THE GAMBLE THAT IS BREXIT

To the bemusement and dismay of most of its friends in the world, and much of its own population, Britain has voted to leave the European Union. It will take years for all the effects to be felt, but the immediate consequences for the British are a change of Prime Minister and a looming constitutional crisis. Anti-EU sentiment in the rest of Europe has been strengthened, with calls for other countries to hold ‘in-out’ referendums stirring fears that the union may begin to break up. As for the rest of the world, stock market falls indicated the economic uncertainty that is likely to prevail for some time.

Why did a slim majority of British voters choose to go against the advice of their own Prime Minister, all his living predecessors, every international and most British economic institutions, major employers and the leaders of all the country’s principal allies? Many of the reasons were narrowly domestic, reflecting divisions in both of the largest political parties, the Conservatives and Labour, but there are lessons for other nations as well.

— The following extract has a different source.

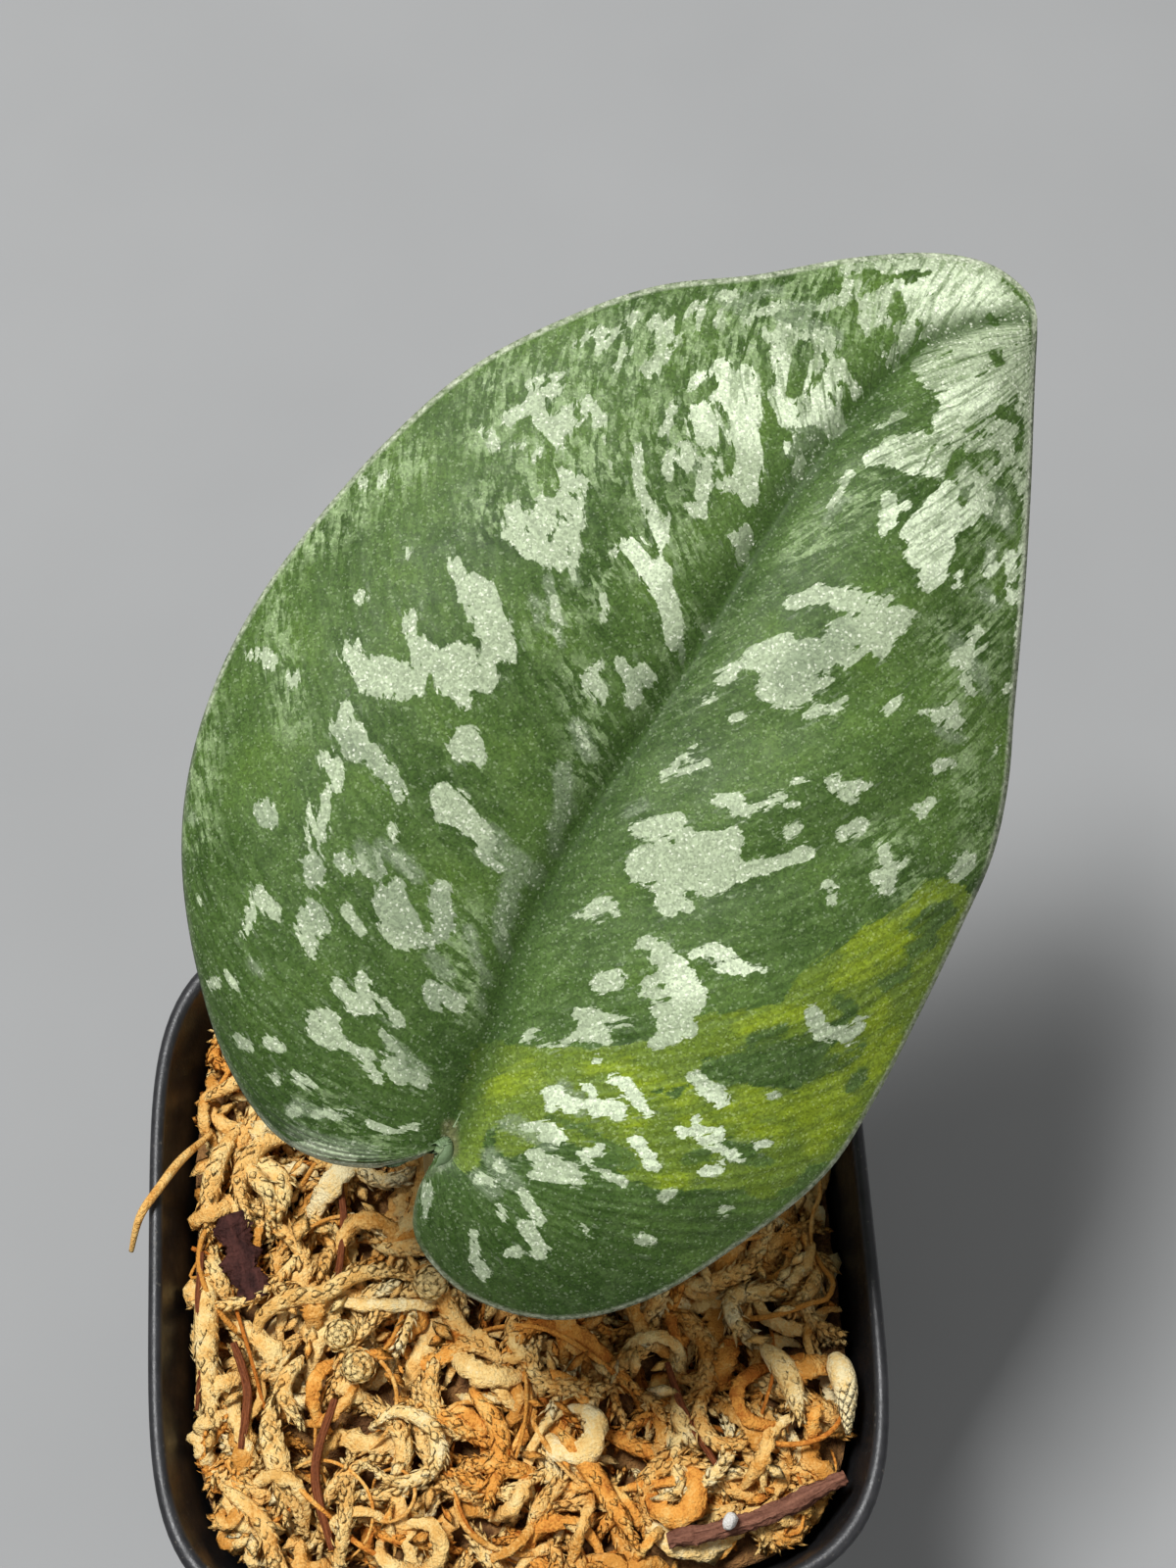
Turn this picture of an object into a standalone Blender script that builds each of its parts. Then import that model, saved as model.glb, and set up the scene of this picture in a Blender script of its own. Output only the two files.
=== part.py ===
# Satin pothos: a young cutting with one leaf, in a square nursery pot filled with sphagnum moss.
# The script is in metres, +Z up. The origin is the centre of the pot's underside, and the
# pot's near side faces -Y. The constants below are millimetres, which finish() scales once.

import math

import bmesh
import bpy
from mathutils import Vector, noise

MM = 0.001
WELD = 0.0005          # points nearer than this are one point
GAP = 0.35             # room between touching pieces

# Pot: a bowed square, so every level is a superellipse with this exponent
CORNER_POWER = 4.5
POT_SIDES = 64
RIM_HALF = 35.0
BASE_HALF = 25.0
RIM_TOP = 65.0
WALL = 1.2
STEP_HEIGHT = 51.0
STEP_HALF = 31.7
FLOOR_TOP = 2.6
CHANNEL_DEPTH = 1.2
CENTRE_PAD_HALF = 9.0
FOOT_RING_HALF = 20.1
DRAIN_RADIUS = 2.4
DRAIN_OFFSET = 14.4

# Moss: its middle level, the reach of its bumps and the dip beside the right wall
MOSS_TOP = 60.0
BUMP_HEIGHT = 1.1
BUMP_REACH = 9.0
RIGHT_DIP = ((29.0, 4.0), 3.2, 9.0)
RIGHT_MOUND = ((25.0, -17.0), 1.6, 8.0)

# Dark twig at the near right, and the height of its top over the moss
TWIG_RADIUS = 0.9
TWIG_TOP = 2 * TWIG_RADIUS + GAP + 0.2

# What lies on the moss: name, colour, radius, flatness, and its route as (x, y, lift)
LYING = (
    ("bark_sliver", "bark", 1.7, 0.45, ((-29.0, 5.2, 0.0), (-25.4, 0.4, 0.1), (-22.0, -4.6, 0.0))),
    ("moss_curl", "moss", 1.0, 1.0, ((-14.4, -16.4, 0.0), (-11.6, -15.0, 0.4), (-8.4, -16.8, 0.6),
                                     (-8.2, -20.2, 0.4), (-11.6, -21.6, 0.2), (-14.4, -20.0, 0.0))),
    ("red_stem_back", "bark", 0.5, 1.0, ((-17.2, 10.5, 0.0), (-16.4, 4.0, 0.0), (-17.4, -3.4, 0.0))),
    ("red_stem_side", "bark", 0.6, 1.0, ((-27.2, -7.4, 0.0), (-26.0, -12.0, 0.0), (-26.6, -17.5, 0.0))),
    ("red_stem_front", "bark", 0.6, 1.0, ((-17.6, -13.4, 0.0), (-19.6, -20.0, 0.0), (-18.2, -27.2, 0.0))),
    ("orange_frond_left", "rust", 1.2, 1.0, ((-4.6, -13.4, 0.0), (-2.0, -18.0, 0.2), (-3.6, -24.4, 0.0))),
    ("orange_frond_right", "rust", 1.2, 1.0, ((3.4, -17.6, 0.0), (6.6, -22.0, 0.2), (10.0, -28.4, 0.0))),
    ("cream_stalk", "cream", 1.15, 1.0, ((29.4, -10.8, 0.0), (30.6, -15.2, 0.1), (30.5, -20.6, 0.0))),
    ("pale_tuft", "cream", 1.5, 0.8, ((23.2, -11.2, 0.0), (25.4, -14.2, 0.1), (26.2, -18.4, 0.0))),
    ("dark_twig", "bark", TWIG_RADIUS, 1.0, ((13.0, -28.4, 0.0), (21.4, -27.0, 0.0), (30.0, -23.8, 0.0))),
    ("thin_twig", "bark", 0.5, 1.0, ((14.2, -12.0, 0.0), (15.6, -17.0, 0.0), (18.4, -22.6, 0.0))),
    ("moss_strand_left", "moss", 1.1, 1.0, ((-28.6, -20.6, 0.0), (-24.6, -24.4, 0.1), (-23.6, -29.0, 0.0))),
    ("moss_strand_back", "moss", 1.1, 1.0, ((-30.0, 17.0, 0.0), (-24.4, 20.0, 0.1), (-21.0, 25.0, 0.0))),
    ("moss_strand_far", "moss", 1.1, 1.0, ((8.0, 22.0, 0.0), (15.0, 24.6, 0.1), (22.0, 21.6, 0.0))),
)
BUDS = (
    ("pale_moss_knob", "cream", 1.7, (-8.0, -3.0, 0.0)),
    ("moss_bud_back", "moss", 1.5, (-16.9, -7.4, 0.0)),
    ("moss_bud_front", "moss", 1.6, (-15.2, -10.6, 0.0)),
    ("perlite_grain", "cream", 0.9, (18.9, -27.3, TWIG_TOP)),
)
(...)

Above all, this was a vote by the ‘left behind’: the millions of Britons whose living standards have barely improved since the financial crash of 2008. Though gradual recovery has followed, most of the benefits have gone elsewhere, in the form of swelling asset prices and executive salaries. Globalisation has had similar effects across much of the West, giving birth to an angry populism that – in the light of this result – must make a victory by Donald Trump in the November US presidential election seem more possible.

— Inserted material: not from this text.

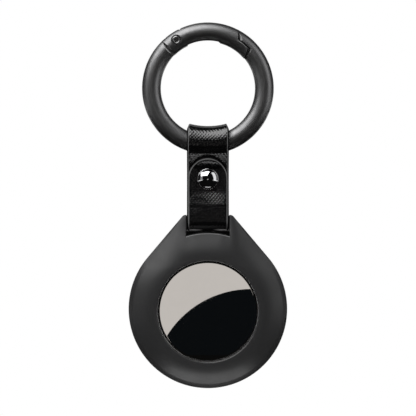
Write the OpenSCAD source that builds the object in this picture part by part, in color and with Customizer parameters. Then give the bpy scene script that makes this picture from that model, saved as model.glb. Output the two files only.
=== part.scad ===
// Tracker tag holder: a spring-gate ring, a riveted leather strap and a two-part case round a coin tracker.
// The origin is the ring's centre. X points right, Z up, and the front faces -Y. It hangs as it would in use.

/* [Ring] */
// Outer diameter of the ring
ring_d = 35; // [34:0.5:40]
// Diameter of the ring's round bar
bar_d = 5; // [4.8:0.1:5.4]
// Place of the gate's pivot round the ring, in degrees from the right
pivot_angle = 123.4; // [121:0.2:126]
// Angle that the gate swings inwards, in degrees
gate_open = 35; // [20:1:36]
// Width of the gate's slot, which takes the tongue and the spring
gate_slot_w = 2.2; // [2:0.1:2.4]
// Gap between the gate and the fixed part of the ring
gate_gap = 0.25; // [0.2:0.05:0.35]
// Diameter of the pivot rivet's shank
pivot_d = 1.6; // [1.4:0.1:1.8]
// Diameter of the pivot rivet's heads
pivot_head_d = 2.5; // [2.3:0.1:2.6]
// Wire diameter of the gate's spring
spring_wire = 0.3; // [0.25:0.05:0.35]
// Turns of the gate's spring
spring_turns = 7; // [5:1:8]

/* [Strap] */
// Width of the strap
strap_w = 11.1; // [10:0.1:12]
// Thickness of the leather
strap_t = 1.15; // [1:0.05:1.3]
// Width of the strap where it bends over the ring
strap_neck_w = 9.8; // [9:0.1:10]
// Least room between the ring's bar and the leather loop
loop_clear = 0.27; // [0.2:0.01:0.5]
// Distance from the loop's axis down to the rivet
rivet_drop = 9.65; // [9.4:0.05:11]
// Distance from the loop's axis down to the case's crossbar
crossbar_drop = 20.65; // [20:0.1:24]
// Diameter of the strap rivet's domed cap
rivet_cap_d = 5.6; // [5:0.1:6.4]
// Height of the strap rivet's domed cap
rivet_cap_h = 1.5; // [1.2:0.1:1.8]
// Diameter of the strap rivet's shank
rivet_post_d = 2.2; // [1.8:0.1:2.6]

/* [Case] */
// Width of the case round the tracker's pocket
case_rim = 4.8; // [4:0.1:6]
// Width of the case between the strap's slot and the tracker's pocket
slot_wall = 4.5; // [4:0.1:6]
// Height of the ears above the crossbar's centre
ear_rise = 1.5; // [1.5:0.05:1.8]
// Radius of the ears' corners
ear_corner = 1.2; // [1:0.05:1.4]
// Diameter of the crossbar that the strap folds round
crossbar_d = 2.8; // [2.4:0.1:3]
// Room between the steel cover and the window's edge
window_gap = 0.3; // [0.2:0.05:0.6]
// Distance from the body's centre down to the window's centre
window_down = 0.5; // [0.3:0.1:0.8]
// Thickness of the back wall
back_wall = 1.35; // [1.1:0.05:1.8]
// Thickness of the lip round the window
lip_t = 1.05; // [0.8:0.05:1.4]
// Depth of the ears' root in front of the crossbar
ear_cover = 0.3; // [0.2:0.05:0.6]
// Rounding of the back edge
back_round = 1.8; // [1.2:0.1:2.2]

/* [Coin tracker] */
// Diameter of the coin tracker
tag_d = 31.9; // [31.5:0.1:32.3]
// Thickness of the coin tracker
tag_t = 8; // [7.6:0.1:8.4]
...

Voters lashing out because of a sense of powerlessness can do most damage to themselves. There is little doubt that in some deprived British areas, the arrival of more than a million EU workers under freedom of movement rules increased the desire for ‘Brexit’. Paying more in taxes than they claimed in benefits, these migrants were actually helping the British economy grow faster than the rest of the EU, and the disadvantages suffered by local people owed more to the austerity policies of the British government than Brussels. But the desire to deliver a blow to distant elites outweighed any evidence, or consideration of the effects of leaving the EU. Some of the strongest ‘leave’ votes came in areas which had seen little immigration, and were more dependent on EU subsidies than the rest of the country.

In due course the referendum result is likely to trigger the breakup of the United Kingdom. Not only is Scotland, which voted more than 60 per cent for ‘remain’, certain to demand another referendum on independence, there have been calls for a united Ireland in the wake of the Brexit result. Facing the prospect of border controls with the Irish Republic, and fearful of possible damage to its peace process, just over 55 per cent of voters in Northern Ireland supported remaining. Separatists from Catalonia to Kashmir could be encouraged as Britain discovers the implications of its decision.

 

Economically, Brexit is a leap in the dark. The ‘out’ campaign focused on immigration and misty rhetoric about ‘sovereignty’, while waving away the detailed arguments of the ‘remain’ camp that withdrawal from the world’s largest trading bloc of over 500 million people would leave the British economy smaller and poorer. The warnings of Asian and other leaders that Britain attracted foreign investment because of its EU membership went unheeded. Many fear that there will be an angry reaction as ‘leave’ voters find that the promises of a better future outside the EU prove undeliverable, and that instead jobs are lost.

 

It will take some time for Britain to disentangle itself from 43 years’ worth of European commitments, and for the economic, political and diplomatic implications to become clear. But the cause of international co-operation has suffered immediate damage. The international economy, nervous about issues such as faltering US growth and the Chinese debt mountain, can ill afford turmoil in Britain, the world’s fifth-largest economy – though it may not remain so if the predictions of those urging Britain to stay in the EU come to pass.

 

During the referendum campaign the Brexiteers dismissed those predictions, claiming that some short-term economic pain and job losses would be worth it in the long run. If Britain voted to ‘take back control’ of immigration, of its borders – of its destiny – the nation would prosper, they said. But it is already clear that they may have unleashed forces they cannot control.